Work to do> Work out the number of lines containing "from". Answer with nothing but that number.

╭──

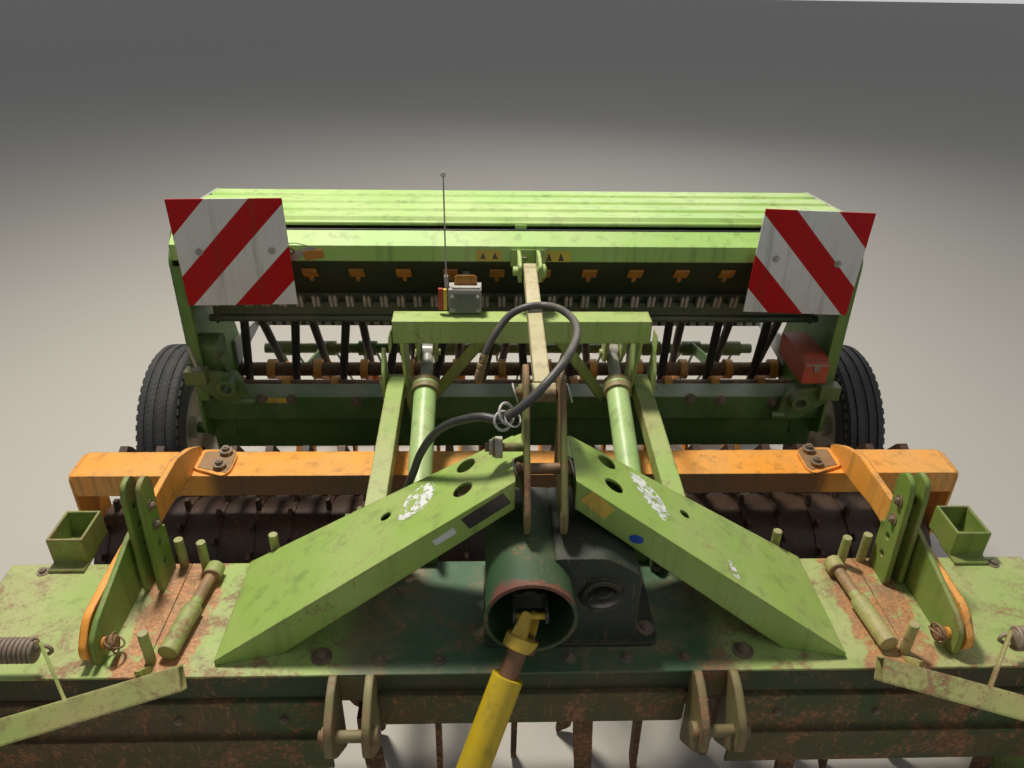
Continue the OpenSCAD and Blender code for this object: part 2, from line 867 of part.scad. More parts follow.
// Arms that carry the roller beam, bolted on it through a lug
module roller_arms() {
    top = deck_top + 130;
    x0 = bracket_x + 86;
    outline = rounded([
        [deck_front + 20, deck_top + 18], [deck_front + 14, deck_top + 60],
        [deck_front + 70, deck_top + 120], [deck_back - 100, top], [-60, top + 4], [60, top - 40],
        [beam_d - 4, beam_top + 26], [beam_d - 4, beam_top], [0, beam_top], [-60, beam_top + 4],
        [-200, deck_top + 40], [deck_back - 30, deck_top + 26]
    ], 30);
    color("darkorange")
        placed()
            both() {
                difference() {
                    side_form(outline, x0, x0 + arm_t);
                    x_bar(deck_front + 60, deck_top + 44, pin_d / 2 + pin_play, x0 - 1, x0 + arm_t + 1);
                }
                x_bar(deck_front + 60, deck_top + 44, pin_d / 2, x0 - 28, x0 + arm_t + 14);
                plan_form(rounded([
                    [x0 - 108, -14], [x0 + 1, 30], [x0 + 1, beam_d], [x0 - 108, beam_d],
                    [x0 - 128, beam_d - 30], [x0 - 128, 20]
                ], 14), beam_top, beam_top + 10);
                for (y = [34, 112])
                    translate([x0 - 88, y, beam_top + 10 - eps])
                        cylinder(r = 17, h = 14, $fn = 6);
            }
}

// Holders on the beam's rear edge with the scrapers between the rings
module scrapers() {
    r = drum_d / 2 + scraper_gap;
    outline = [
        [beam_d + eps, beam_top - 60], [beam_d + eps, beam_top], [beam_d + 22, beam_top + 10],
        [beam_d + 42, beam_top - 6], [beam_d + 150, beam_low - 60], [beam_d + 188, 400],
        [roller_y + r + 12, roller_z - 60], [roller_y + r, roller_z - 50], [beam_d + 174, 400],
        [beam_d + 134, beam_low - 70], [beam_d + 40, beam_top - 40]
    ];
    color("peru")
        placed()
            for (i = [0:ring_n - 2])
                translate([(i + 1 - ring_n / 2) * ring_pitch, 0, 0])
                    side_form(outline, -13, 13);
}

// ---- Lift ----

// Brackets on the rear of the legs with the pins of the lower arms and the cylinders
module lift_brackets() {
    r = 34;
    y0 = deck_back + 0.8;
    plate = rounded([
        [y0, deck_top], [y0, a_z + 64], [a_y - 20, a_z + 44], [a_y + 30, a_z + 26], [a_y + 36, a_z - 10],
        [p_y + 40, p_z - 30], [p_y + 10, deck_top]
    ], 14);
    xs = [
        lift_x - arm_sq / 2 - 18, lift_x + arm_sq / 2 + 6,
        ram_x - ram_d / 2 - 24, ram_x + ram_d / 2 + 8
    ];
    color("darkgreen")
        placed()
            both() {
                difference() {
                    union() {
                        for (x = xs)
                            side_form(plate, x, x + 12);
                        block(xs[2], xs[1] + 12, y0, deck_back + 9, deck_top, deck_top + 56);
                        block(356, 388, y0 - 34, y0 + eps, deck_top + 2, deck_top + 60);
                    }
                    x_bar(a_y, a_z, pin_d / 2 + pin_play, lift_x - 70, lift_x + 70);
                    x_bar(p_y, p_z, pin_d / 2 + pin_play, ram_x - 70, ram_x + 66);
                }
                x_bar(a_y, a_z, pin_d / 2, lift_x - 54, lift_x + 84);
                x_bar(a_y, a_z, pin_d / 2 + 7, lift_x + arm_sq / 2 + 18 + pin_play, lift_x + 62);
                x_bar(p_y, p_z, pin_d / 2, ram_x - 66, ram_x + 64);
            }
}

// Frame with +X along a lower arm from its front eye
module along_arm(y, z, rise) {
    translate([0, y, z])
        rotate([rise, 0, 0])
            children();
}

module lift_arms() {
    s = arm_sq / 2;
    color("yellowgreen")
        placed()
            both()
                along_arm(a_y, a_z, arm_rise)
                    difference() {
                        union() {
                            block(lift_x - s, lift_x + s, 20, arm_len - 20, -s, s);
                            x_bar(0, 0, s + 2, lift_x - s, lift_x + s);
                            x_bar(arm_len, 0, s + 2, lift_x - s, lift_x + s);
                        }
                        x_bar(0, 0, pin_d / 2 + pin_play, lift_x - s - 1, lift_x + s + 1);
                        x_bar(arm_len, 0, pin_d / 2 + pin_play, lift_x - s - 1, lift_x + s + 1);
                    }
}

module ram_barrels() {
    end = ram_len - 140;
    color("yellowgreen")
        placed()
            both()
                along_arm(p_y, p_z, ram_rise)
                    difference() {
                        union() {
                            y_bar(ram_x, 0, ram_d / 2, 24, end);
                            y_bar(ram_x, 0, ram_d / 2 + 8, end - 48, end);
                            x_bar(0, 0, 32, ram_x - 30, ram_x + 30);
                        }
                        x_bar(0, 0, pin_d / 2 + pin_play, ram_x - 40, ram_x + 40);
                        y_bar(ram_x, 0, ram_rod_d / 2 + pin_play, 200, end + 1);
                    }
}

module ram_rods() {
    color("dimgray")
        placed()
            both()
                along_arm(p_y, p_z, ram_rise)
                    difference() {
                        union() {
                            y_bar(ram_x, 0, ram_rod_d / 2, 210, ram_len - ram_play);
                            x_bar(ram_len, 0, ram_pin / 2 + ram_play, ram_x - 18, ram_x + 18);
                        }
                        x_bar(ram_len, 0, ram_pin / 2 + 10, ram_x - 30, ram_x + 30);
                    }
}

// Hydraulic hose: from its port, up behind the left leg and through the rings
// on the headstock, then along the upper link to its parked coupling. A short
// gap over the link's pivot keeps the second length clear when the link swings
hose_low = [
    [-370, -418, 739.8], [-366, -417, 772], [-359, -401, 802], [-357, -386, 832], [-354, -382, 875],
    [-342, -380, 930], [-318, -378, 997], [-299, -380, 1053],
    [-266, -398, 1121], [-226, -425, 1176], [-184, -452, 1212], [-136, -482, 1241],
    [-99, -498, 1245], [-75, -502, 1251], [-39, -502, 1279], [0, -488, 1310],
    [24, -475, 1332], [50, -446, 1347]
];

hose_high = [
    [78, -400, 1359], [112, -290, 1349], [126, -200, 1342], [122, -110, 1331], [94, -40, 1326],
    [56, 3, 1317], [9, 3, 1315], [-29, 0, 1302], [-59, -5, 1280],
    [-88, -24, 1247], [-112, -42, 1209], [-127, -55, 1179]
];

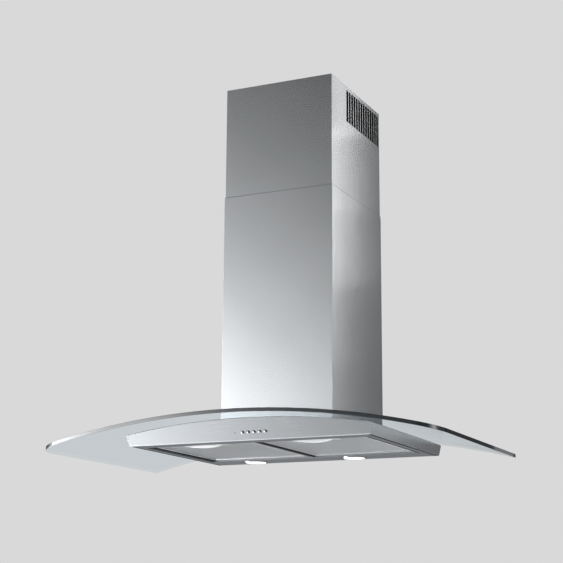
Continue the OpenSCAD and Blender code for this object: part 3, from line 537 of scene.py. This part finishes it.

╰──

Correct answer> 4